Description of the Volume-Clamp Method of Blood Pressure Measurements Using the Mathematical Model of the Lamé Problem

Marek Żyliński1, Wiktor Niewiadomski2, Gerard Cybulski3, Anna Gąsiorowska2
1Warsaw University of Technology, 2Mossakowski Medical Research Centre PAS, Warsaw, Poland, 3Department of Mechatronics, WUT


Abstract

The volume-clamp method allows non-invasive continuous blood pressure monitoring from a finger, despite its utility clamp method lacking a solid model that can describe its principle of operation. This paper proposes a simple model of the phenomena during continuous non-invasive blood pressure measurement from the finger cuff. Employed was a thick-walled cylinder loaded with inner (blood pressure) and external (cuff pressure) pressures – the Lamé cylinder. During measurement in the volume-clamp method, an artery wall is loaded with two pressures: inner blood pressure and external cuff pressure. The most straightforward description of artery geometry is a thick-walled cylinder – the inner radius works as the diameter of the artery, the external radius corresponds to finger diameter. To calculate stress and distortions, we use Lamé's equation for a thick cylinder. The simulation of method calibration (finding the correct pressure set-point) and blood pressure measurement was performed. It was found that in this model, wall stress is not neglected, even when blood pressure equals cuff pressure. The elastic properties of the artery wall are crucial to finding the correct set-point. Maximum volume oscillation occurs when transmural pressure fits the minimum of Young's modulus. For a constant modulus, calibration of the method is impossible. The reverse situation occurs for blood pressure simulation: for constant modulus, a linear characteristic was found.

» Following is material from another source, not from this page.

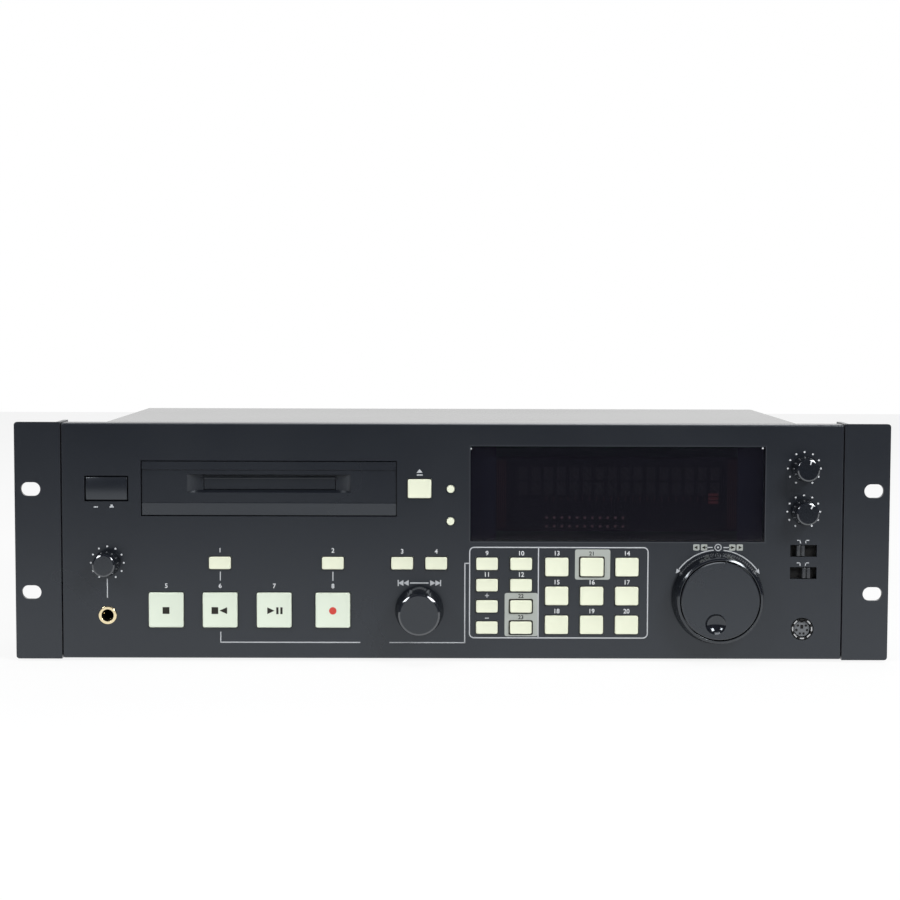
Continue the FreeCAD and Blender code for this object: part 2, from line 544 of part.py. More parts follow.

Young's modulus describes how the exponential transmural pressure relationship between blood pressure and cuff pressure, for given set-points, is disturbed. This result may explain blood pressure measurements with the volume-clamp method – finger properties, especially artery elasticity, can disturb measurement even when transmural pressure is 0. However, observations are constrained to the limitation of the model: the finger is not homogeneous, and Young's modulus for a real finger may be significantly different from the values used in this simulation.